Moreish mains and delightful desserts
Best you prepare your belly as mains is a choice of the seafood pasta - a heaving bowl of linguini brimming with mussels and chunks of fish - or the blackened sirloin steak with hand-cut chips and cooked cubes butternut, cooked at the temperature of your liking: For me that's medium-well. So yum, especially when paired with a super-thick chocolate milkshake.
Seafood linguini with tomato-basil sauce topped with rocket and feta 'salad'.
Fittingly, dessert was next. On the menu it's a choice of the South African at heart, toffee rooibos-tinted creme brûlée and 'frozen melktert' cinnamony scoop or the more international seasonal sorbet trio with fresh pastel-pink cranberry, fruity red strawberry and palest pineapple with a clever spoon-shaped wafer. Both contrast well with a strong cappuccino.
Time for the negatives and recommendations! Well, I fail here. These portions are generous and because everything is so good, I really can't help you in deciding between two of the three courses, though the chicken Caesar starter, sirloin mains and creme brûlée dessert proved to be popular orders with other tables. Price-wise, you're looking at R165 for two courses and R195 for all three from Monday to Saturday.

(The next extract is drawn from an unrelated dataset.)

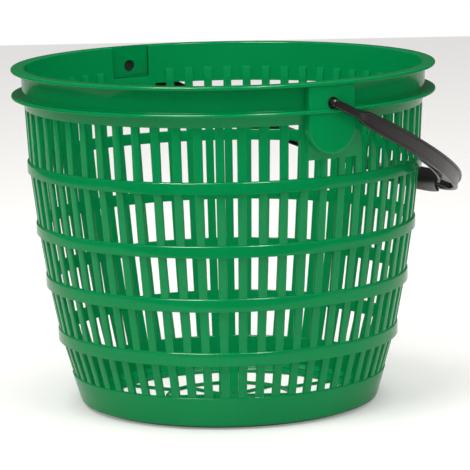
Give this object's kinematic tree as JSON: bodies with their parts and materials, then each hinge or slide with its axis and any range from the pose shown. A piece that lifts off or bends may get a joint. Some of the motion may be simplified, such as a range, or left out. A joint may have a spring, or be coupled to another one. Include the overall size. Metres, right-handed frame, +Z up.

Ducks honked in the distance and drank from the stream along the perimeter of the outdoor eating area, grey squirrels bounced with puffy tails on the lawn and the wind whizzed through the trees as we watched golfers head towards the courses but alas, still no sight of those owls. Though we hear they were seen on the estate the previous day, it seems we just keep missing them, so our quest to spot them continues as we happily make our way through Steenberg's latest taste sensations!
*Leigh Andrews was a guest of Catharina’s at Steenberg Estate. For bookings, contact +27 (0)21 713 7178 or email and follow Catharina’s @CatharinasR on Twitter or Steenberg Estate on Instagram and Facebook. Click here For a reminder of Andrews’ review of Catharina’s wild menu, and here for a reminder of her review of their food-and-wine pairing flights.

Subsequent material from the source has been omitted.